Dr. Capra and his colleagues were intrigued to find that some of the genes from Neanderthal and Denisovans that became more common over generations were related to sleep. For their new study, published in the journal Genome Biology and Evolution, they investigated how these genes might have influenced the daily rhythms of the extinct hominins.
Inside the cells of every species of animal, hundreds of proteins react with each other over the course of each day, rising and falling in a 24-hour cycle. They not only control when we fall asleep and wake up, but also influence our appetite and metabolism.
To explore the circadian rhythms of Neanderthals and Denisovans, Dr. Capra and his colleagues looked at 246 genes that help to control the body clock. They compared the versions of the genes in the extinct hominins to the ones in modern humans.

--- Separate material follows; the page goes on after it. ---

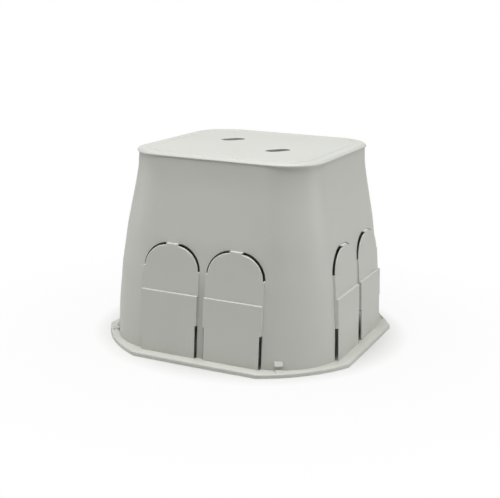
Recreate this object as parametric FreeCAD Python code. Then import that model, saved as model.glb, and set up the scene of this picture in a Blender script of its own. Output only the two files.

The researchers found over 1,000 mutations that were unique only to living humans or to Neanderthals and Denisovans. Their analysis revealed that many of these mutations probably had important effects on how the body clock operated. The researchers predicted, for example, that some body-clock proteins that are abundant in our cells were much scarcer in the cells of Neanderthals and Denisovans.
Next, the scientists looked at the small number of body-clock variants that some living people have inherited from Neanderthals and Denisovans. To see what effects those variants had on people, they probed the UK Biobank, a British database holding the genomes of half a million volunteers.
Along with their DNA, the volunteers provided answers to a long list of health-related questions, including whether they were early risers or night owls. To Dr. Capra’s surprise, almost all the ancient body-clock variants increased the odds that the volunteers were morning people.
“That was really the most exciting moment of the study, when we saw that,” Dr. Capra said.
Geography might explain why the ancient hominins were early risers. Early humans lived in Africa, fairly close to the Equator, where the duration of days and nights stays roughly the same over the course of the year. But Neanderthals and Denisovans moved into higher latitudes, where the day became longer in the summer and shorter in the winter. Over hundreds of thousands of years, their circadian clocks may have adapted to the new environment.
When modern humans expanded out of Africa, they also faced the same challenge of adapting to higher latitudes. After they interbred with Neanderthals and Denisovans, some of their descendants inherited body-clock genes better suited to their new homes.
All of these conclusions, however, stem from a database limited to British people. Dr. Capra is starting to look at other databases of volunteers with other ancestries. If the links hold up, Dr. Capra hopes ancient body clocks can inspire some ideas about how we can adapt to the modern world, where circadian rhythms are disrupted by night shifts and glowing smartphones. These disruptions don’t just make it hard to get a good night’s sleep; they can also raise the risk of cancer, obesity and a host of other disorders.
Michael Dannemann, an evolutionary geneticist at the University of Tartu in Estonia who was not involved in the new study, said one way to test Dr. Capra’s variants would be to engineer various human cells in the lab so that their genes were more like those of Neanderthals and Denisovans. Then scientists could grow clusters of the cells and watch them go through their daily cycles.
“This step forward not only advances our knowledge of how Neanderthal DNA influences present-day humans,” he said, “but also offers a pathway to expanding our understanding of Neanderthal biology itself.”